- [WHAT YOU HAVE TO DO]
Restate the entries word for word, omitting nothing.
· · · ·
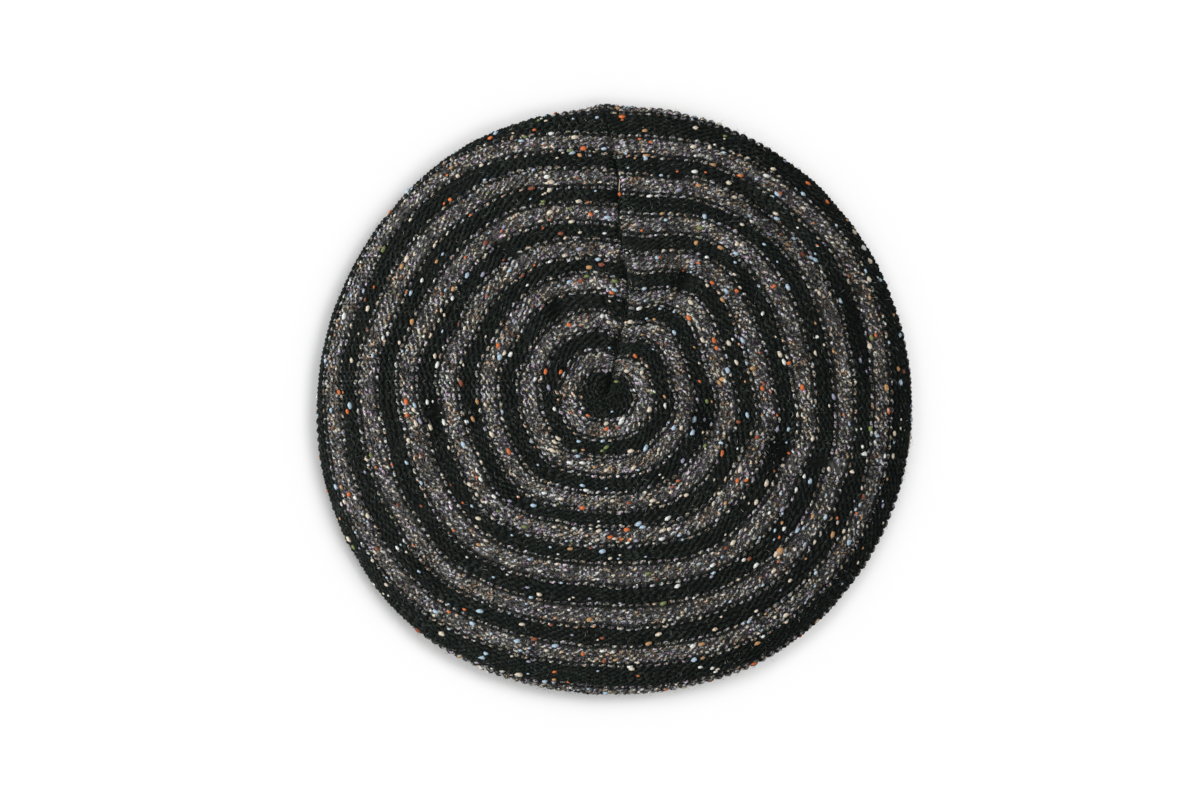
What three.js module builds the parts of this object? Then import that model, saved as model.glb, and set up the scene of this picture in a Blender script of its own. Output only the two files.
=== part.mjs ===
// A knitted slouch beret, laid down on its opening: a soft round crown whose top panel rolls
// over a fold and comes back underneath, and the ribbed band that grips the head.
// Units are millimetres, +Z is up, the table is z = 0, and the back seam lies towards +Y.
import * as THREE from "three";
import { mergeVertices } from "three/addons/utils/BufferGeometryUtils.js";

// ---- Driving dimensions ----
const CROWN_REACH = 140; // centre to fold, the same all round before the lobes below
const CROWN_HEIGHT = 34; // table to the middle of the top panel
const KNIT_THICKNESS = 3.2;
const FOLD_HEIGHT = 9.5; // where the rolled fold reaches furthest out
const HEAD_RADIUS = 82; // inside of the relaxed band
const BAND_HEIGHT = 14;
const BAND_THICKNESS = 3.4;
const RIB_DEPTH = 0.7;
const RIB_COUNT = 48;
const PIECE_GAP = 0.3; // air between the band and the crown

// ---- How finely the round shapes are cut ----
const CROWN_SPOKES = 72;
const SPOKES_PER_RIB = 4;
const TOP_STEPS = 19;
const UNDERSIDE_STEPS = 7;

// ---- Colours ----
const TWEED_GREY = 0x55504f;
const CHARCOAL = 0x1f2223;

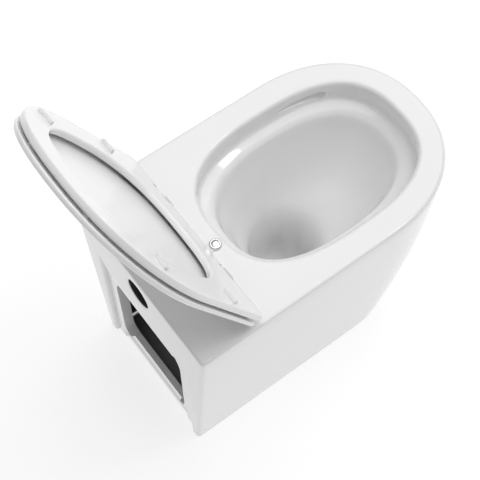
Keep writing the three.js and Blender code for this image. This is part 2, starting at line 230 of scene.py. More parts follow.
· · · ·
- [WRITTEN RESPONSE]
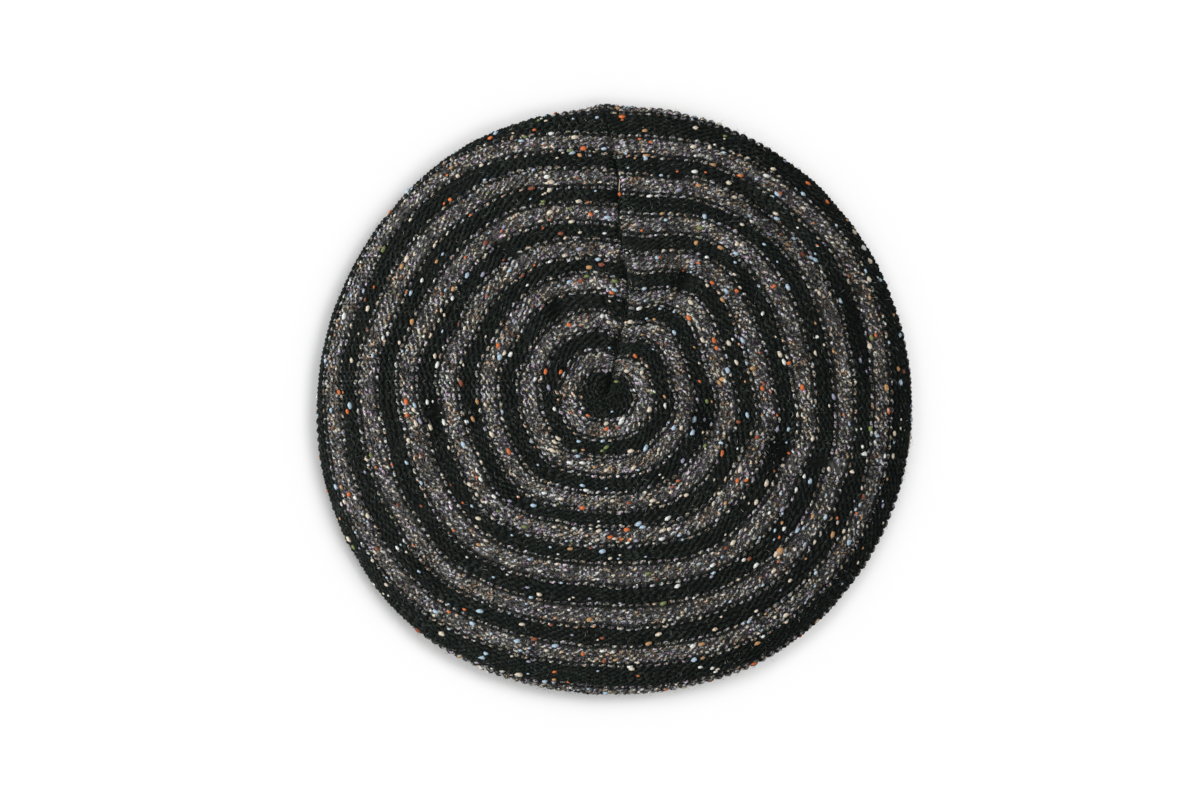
What three.js module builds the parts of this object? Then import that model, saved as model.glb, and set up the scene of this picture in a Blender script of its own. Output only the two files.
=== part.mjs ===
// A knitted slouch beret, laid down on its opening: a soft round crown whose top panel rolls
// over a fold and comes back underneath, and the ribbed band that grips the head.
// Units are millimetres, +Z is up, the table is z = 0, and the back seam lies towards +Y.
import * as THREE from "three";
import { mergeVertices } from "three/addons/utils/BufferGeometryUtils.js";

// ---- Driving dimensions ----
const CROWN_REACH = 140; // centre to fold, the same all round before the lobes below
const CROWN_HEIGHT = 34; // table to the middle of the top panel
const KNIT_THICKNESS = 3.2;
const FOLD_HEIGHT = 9.5; // where the rolled fold reaches furthest out
const HEAD_RADIUS = 82; // inside of the relaxed band
const BAND_HEIGHT = 14;
const BAND_THICKNESS = 3.4;
const RIB_DEPTH = 0.7;
const RIB_COUNT = 48;
const PIECE_GAP = 0.3; // air between the band and the crown

// ---- How finely the round shapes are cut ----
const CROWN_SPOKES = 72;
const SPOKES_PER_RIB = 4;
const TOP_STEPS = 19;
const UNDERSIDE_STEPS = 7;

// ---- Colours ----
const TWEED_GREY = 0x55504f;
const CHARCOAL = 0x1f2223;

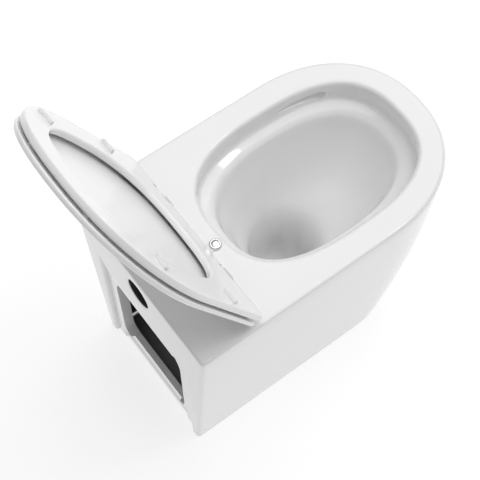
Keep writing the three.js and Blender code for this image. This is part 2, starting at line 230 of scene.py. More parts follow.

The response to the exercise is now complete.